Es stellt sich somit die Frage, ob an das „Entrichten“ noch weitere Anforderungen zu stellen sind, als das bloße bezahlen der hinterzogenen Steuern.

Die Beschwerde der Staatsanwaltschaft war in diesem Fall erfolglos, obwohl das Gericht deren Auffassung dem Grunde nach zustimmt. Das Gesetz selbst regelt den Begriff des „Entrichtens“ nicht näher. Deshalb kann aber nicht davon ausgegangen werden, dass jedwede Zahlung bereits eo ipso zur Straffreiheit nach § 371 Abs. 3 AO führt. Nach Ansicht des LG bedarf es zusätzlich noch des Willens des Steuerschuldners, die Forderung zu tilgen. Nur dann soll die Folge des § 47 AO, das Erlöschen der Steuerschuld durch Zahlung, eintreten.

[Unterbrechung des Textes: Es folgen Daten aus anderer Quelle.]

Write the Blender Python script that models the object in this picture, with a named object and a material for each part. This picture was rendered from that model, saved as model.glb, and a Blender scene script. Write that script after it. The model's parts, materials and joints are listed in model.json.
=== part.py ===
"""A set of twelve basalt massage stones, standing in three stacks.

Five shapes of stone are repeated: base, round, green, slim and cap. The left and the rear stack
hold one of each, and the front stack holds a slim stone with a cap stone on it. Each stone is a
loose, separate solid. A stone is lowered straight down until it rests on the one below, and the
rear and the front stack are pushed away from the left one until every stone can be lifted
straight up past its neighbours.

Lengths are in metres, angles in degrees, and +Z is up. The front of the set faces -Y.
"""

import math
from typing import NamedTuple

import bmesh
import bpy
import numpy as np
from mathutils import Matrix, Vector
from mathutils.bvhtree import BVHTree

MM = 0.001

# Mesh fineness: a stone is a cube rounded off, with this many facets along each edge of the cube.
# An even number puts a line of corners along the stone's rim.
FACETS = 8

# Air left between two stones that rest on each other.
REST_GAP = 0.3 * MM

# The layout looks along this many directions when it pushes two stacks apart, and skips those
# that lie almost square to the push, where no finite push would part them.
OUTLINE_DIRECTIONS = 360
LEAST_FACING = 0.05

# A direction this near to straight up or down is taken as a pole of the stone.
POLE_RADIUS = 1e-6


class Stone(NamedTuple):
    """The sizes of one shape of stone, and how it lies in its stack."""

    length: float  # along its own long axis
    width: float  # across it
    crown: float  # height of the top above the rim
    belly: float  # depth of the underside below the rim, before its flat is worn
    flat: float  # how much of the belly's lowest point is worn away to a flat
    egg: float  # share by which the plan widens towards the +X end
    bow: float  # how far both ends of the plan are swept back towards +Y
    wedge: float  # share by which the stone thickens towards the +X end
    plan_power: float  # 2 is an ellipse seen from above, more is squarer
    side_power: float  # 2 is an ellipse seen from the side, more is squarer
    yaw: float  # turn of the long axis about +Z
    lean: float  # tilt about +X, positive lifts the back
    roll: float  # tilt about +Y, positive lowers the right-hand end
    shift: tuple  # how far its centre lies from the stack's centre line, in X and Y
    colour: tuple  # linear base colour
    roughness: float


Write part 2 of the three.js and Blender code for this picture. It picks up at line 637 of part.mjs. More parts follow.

Dabei kann auf die §§ 362 ff. des BGB zurückgegriffen werden. Die Folgen eines mit Zahlung erklärten Vorbehalts sind allerdings umstritten. Ein Teil der Literatur ist der Auffassung, dass ein Vorbehalt des Steuerschuldners den Steueranspruch bestehen lässt, während die höchstrichterliche Rechtsprechung besagt, dass Vorbehalte der AO fremd sind und daher ungeeignet, das Erlöschen nach § 47 AO zu verhindern.

In vorliegenden Fall ist trotz Streits der Vorbehalt unbeachtlich. § 371 AO gewährt dem Steuerschuldner keine Straffreiheit aufgrund der Tatsache, dass er nach Tatbegehung ein schlechtes Gewissen erhalte oder nun Einsicht walten lässt, da er gegen das Gesetz verstoßen habe. Es handelt sich vielmehr um rein fiskalische Beweggründe, nämlich als Anreiz zur Aufdeckung bisher verdeckter Steuerquellen. Straffreiheit soll deswegen nicht eintreten, wenn der Steuerschuldner zahlt, aber dem Anspruch dem Grunde nach widerspricht und der Finanzbehörde somit weitere Ermittlungen erschwert oder vereitelt.

Im Fall des LG Heidelbergs widersprach der Angeklagte dem Steueranspruch an sich nicht, sondern nur der Durchsetzbarkeit aufgrund seiner Schuldunfähigkeit. Ihm war somit Straffreiheit zu gewähren.

Fraglich wird sein, ob auch dann ein „Erschweren“ weiterer Ermittlungen vorliegt, wenn der Steuerschuldner zunächst einmal die zu entrichtende Summe schätzt, um die Selbstanzeige nicht zu gefährden, aber dann im Besteuerungsverfahren wieder „kleinrechnen“ will und die Finanzbehörde zu weiteren Ermittlungen gezwungen ist.